At present the current law mandates that insurance companies must provide coverage for treatment of autism spectrum disorder (ASD) only for children ages 5 and under.
Alanna Durkin from the Herald Online reports that advocates who are pushing for the bill to raise the age to 21 say that this is preventing families from getting effective, proven treatment for their children or is forcing them onto Medicard.
Nancy Cronin, executive director of the Maine Developmental Disabilities Council said that:
‘Families may not want to go onto Medicaid or their child may have a mild form of autism, preventing them from qualifying for the approach that teaches children skills by breaking them down into smaller skills, she said. Furthermore, many children aren’t diagnosed with autism until they’re older than 5’
Cathy Dionne, director of programs and administration of the Autism Society of Maine, said that the measure, introduced by Democratic Sen.
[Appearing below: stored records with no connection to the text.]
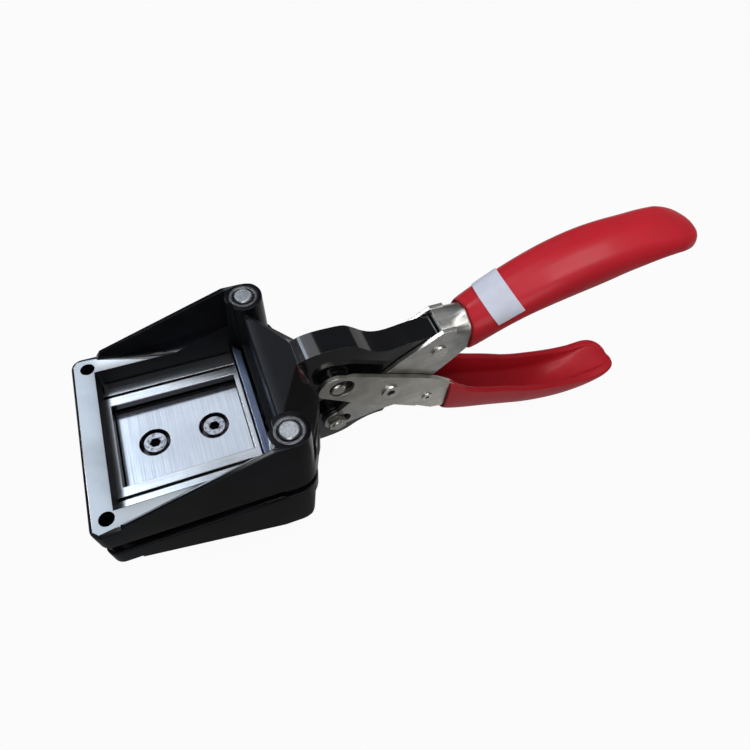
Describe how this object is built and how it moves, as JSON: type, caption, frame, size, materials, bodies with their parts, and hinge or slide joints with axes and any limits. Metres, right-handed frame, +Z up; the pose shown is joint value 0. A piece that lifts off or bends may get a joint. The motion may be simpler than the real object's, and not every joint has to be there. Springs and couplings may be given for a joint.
{
  "type": "photo punch",
  "caption": "Hand-held plier-type punch that cuts an identity photograph with a guided punch and die between two black castings, worked by red dipped handles.",
  "frame": {"origin": "middle of the upper face of the upper casting's front pad", "axes": "+X from the die towards the handles, +Y to the tool's left seen from above with the handles towards the viewer's right, +Z up out of the die window, along the punch's travel"},
  "size_m": [0.2156, 0.063, 0.0929],
  "materials": {
    "black_enamel": "glossy black stove enamel",
    "ground_steel": "surface ground",
    "black_oxide": "black oxide, worn bright on the rims",
    "bright_steel": "turned, bright",
    "nickel_sheet": "satin nickel plate",
    "red_vinyl": "dipped, glossy",
    "white_paper": "matt"
  },
  "bodies": {
    "upper_head": {"upper_casting": "black_enamel", "die_plate": "ground_steel", "stop_bar": "ground_steel", "die_screw_1": "black_oxide", "die_screw_2": "black_oxide", "die_screw_3": "black_oxide", "die_screw_4": "black_oxide", "fulcrum_pin": "bright_steel", "guide_bush_right": "bright_steel", "guide_bush_left": "bright_steel", "return_spring_right": "bright_steel", "return_spring_left": "bright_steel"},
    "lower_head": {"lower_casting": "black_enamel", "punch_block": "ground_steel", "guide_post_right": "bright_steel", "guide_post_left": "bright_steel", "punch_screw_front": "black_oxide", "punch_screw_rear": "black_oxide", "lift_bolt": "bright_steel", "lift_nut": "bright_steel"},
    "upper_lever": {"upper_handle": "nickel_sheet", "upper_grip": "red_vinyl", "size_label": "white_paper", "main_rivet": "bright_steel", "link_rivet": "bright_steel"},
    "lower_lever": {"lower_handle": "nickel_sheet", "lower_grip": "red_vinyl", "spring_pin": "bright_steel"}
  },
  "joints": [
    {"name": "squeeze", "type": "hinge", "parent": "upper_head", "child": "upper_lever", "pos_m": [0.1122, 0, 0.0042], "axis": [0, 1, 0], "range_deg": [0, 6.8]},
    {"name": "punch_travel", "type": "slide", "parent": "upper_head", "child": "lower_head", "axis": [0, 0, 1], "range_m": [0, 0.0043], "stiffness_N_per_m": 2500, "springref_m": -0.002, "deforming": ["return_spring_left", "return_spring_right"]},
    {"name": "lever_link", "type": "hinge", "parent": "upper_lever", "child": "lower_lever", "pos_m": [0.0947, 0, -0.009], "axis": [0, -1, 0], "range_deg": [0, 13.3]}
  ],
  "couplings": [
    {"joint": "squeeze", "follows": "punch_travel", "rad_per_m": 26.667},
    {"joint": "lever_link", "follows": "punch_travel", "rad_per_m": 51.893}
  ]
}
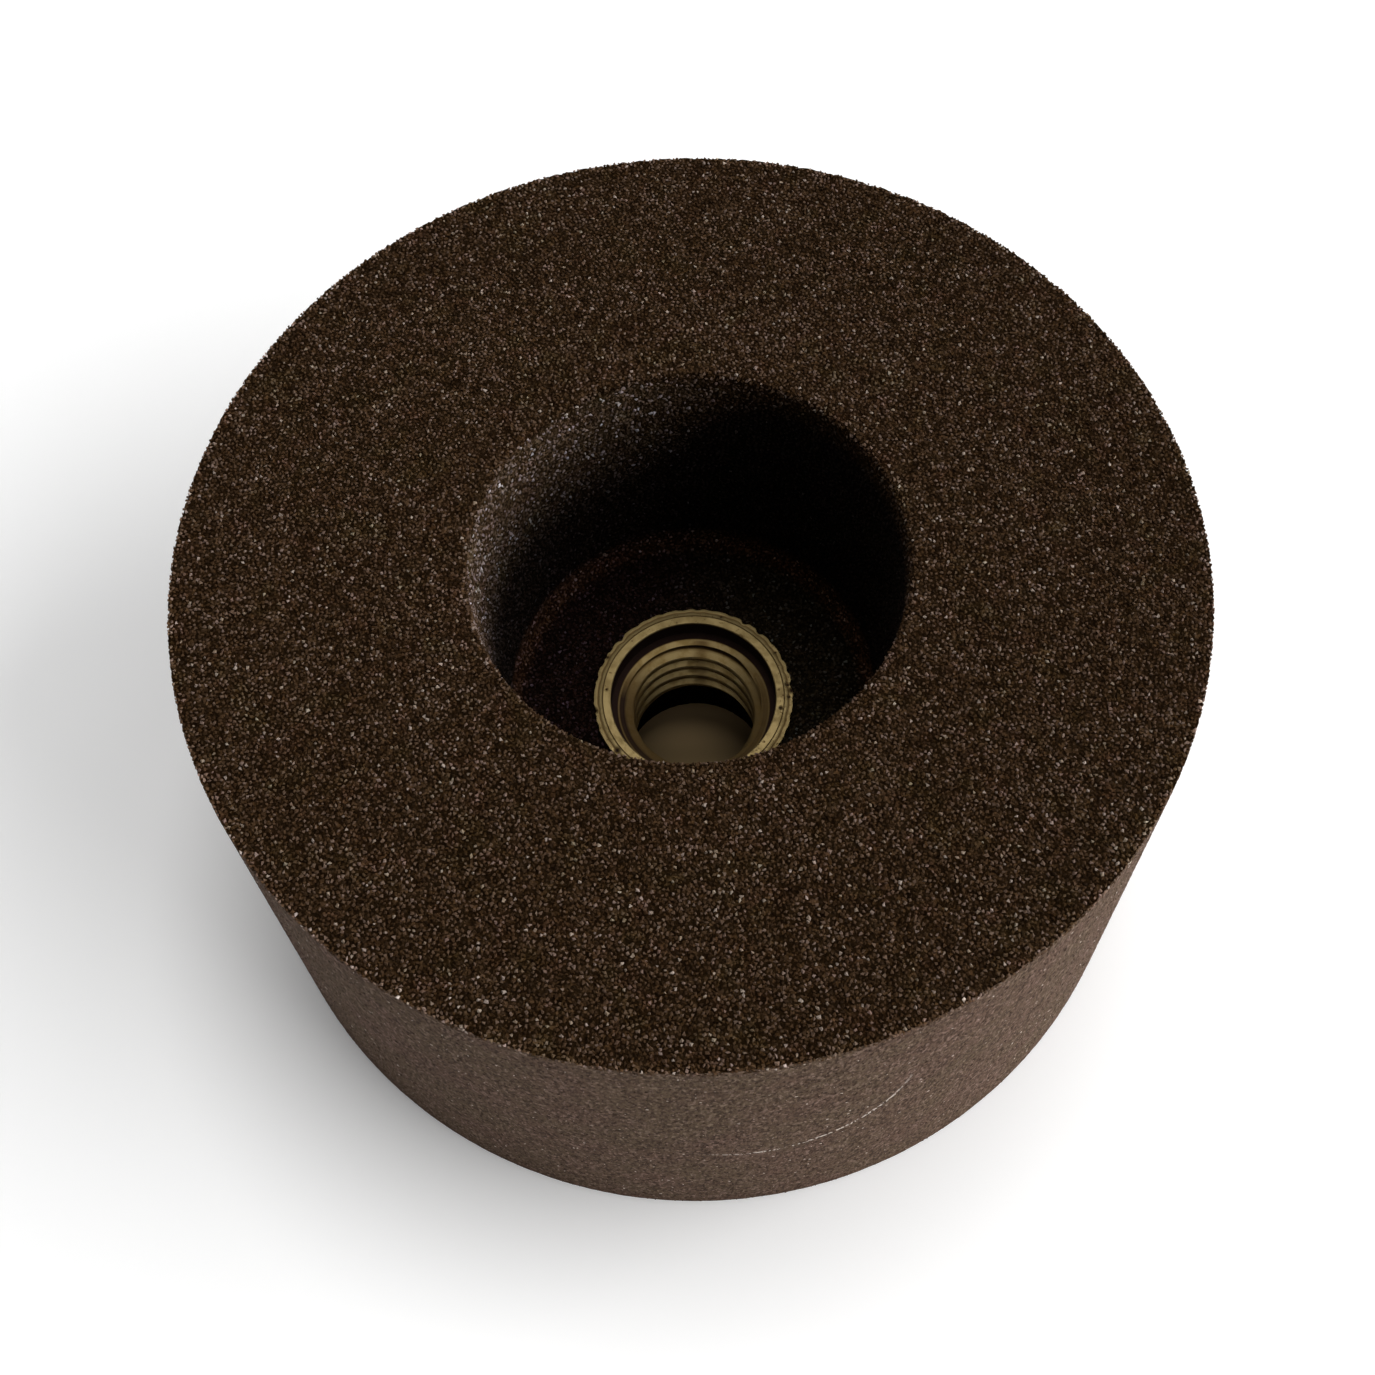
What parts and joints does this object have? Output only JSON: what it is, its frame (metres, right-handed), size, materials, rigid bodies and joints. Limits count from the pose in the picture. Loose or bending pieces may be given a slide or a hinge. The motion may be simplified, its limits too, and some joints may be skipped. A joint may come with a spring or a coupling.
{
  "type": "cup grinding wheel",
  "caption": "Straight-sided cup grinding wheel of resin-bonded grain, with a round recess and a moulded-in knurled steel bush threaded for a grinder spindle.",
  "frame": {"origin": "centre of the flat back face, on the spindle axis", "axes": "+Z along the spindle axis, from the back face towards the grinding face; the wheel is round about it, so +X and +Y only fix the knurl and the start of the thread"},
  "size_m": [0.1016, 0.1016, 0.0508],
  "materials": {
    "abrasive": "coarse open brown grain in resin, matt with bright specks, finer and paler on the moulded side",
    "bush_steel": "turned plain steel, slightly yellowed"
  },
  "bodies": {
    "root": {"abrasive_body": "abrasive", "threaded_bush": "bush_steel"}
  },
  "joints": []
}
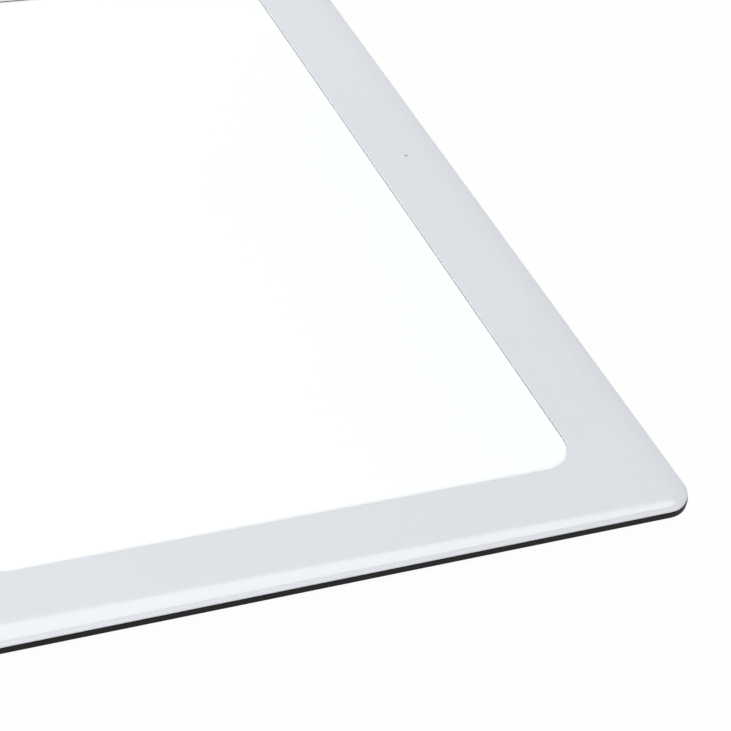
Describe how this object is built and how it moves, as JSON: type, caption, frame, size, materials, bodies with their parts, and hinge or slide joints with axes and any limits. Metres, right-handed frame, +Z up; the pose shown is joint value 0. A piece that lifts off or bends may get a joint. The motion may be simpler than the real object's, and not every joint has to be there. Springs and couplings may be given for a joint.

Colleen Lachowicz of Waterville, could also be a cost saver for Medicaid as some of those costs would go over onto private insurance.
She billed $860,000 to Medicaid for her son’s treatment from ages 4 to 16.
A recent report by the Department of Health and Human Services found that in 2012, the state paid claims for more than 5,830 residents with ASD.
A report by the state’s Bureau of Insurance found the measure would result in higher monthly insurance premiums of nearly $1.50 per person.
The Herald Online reports that Advocates say that while they hope the state would see coverage up to age 21, they’ll see any expansion in coverage for the treatment as a victory.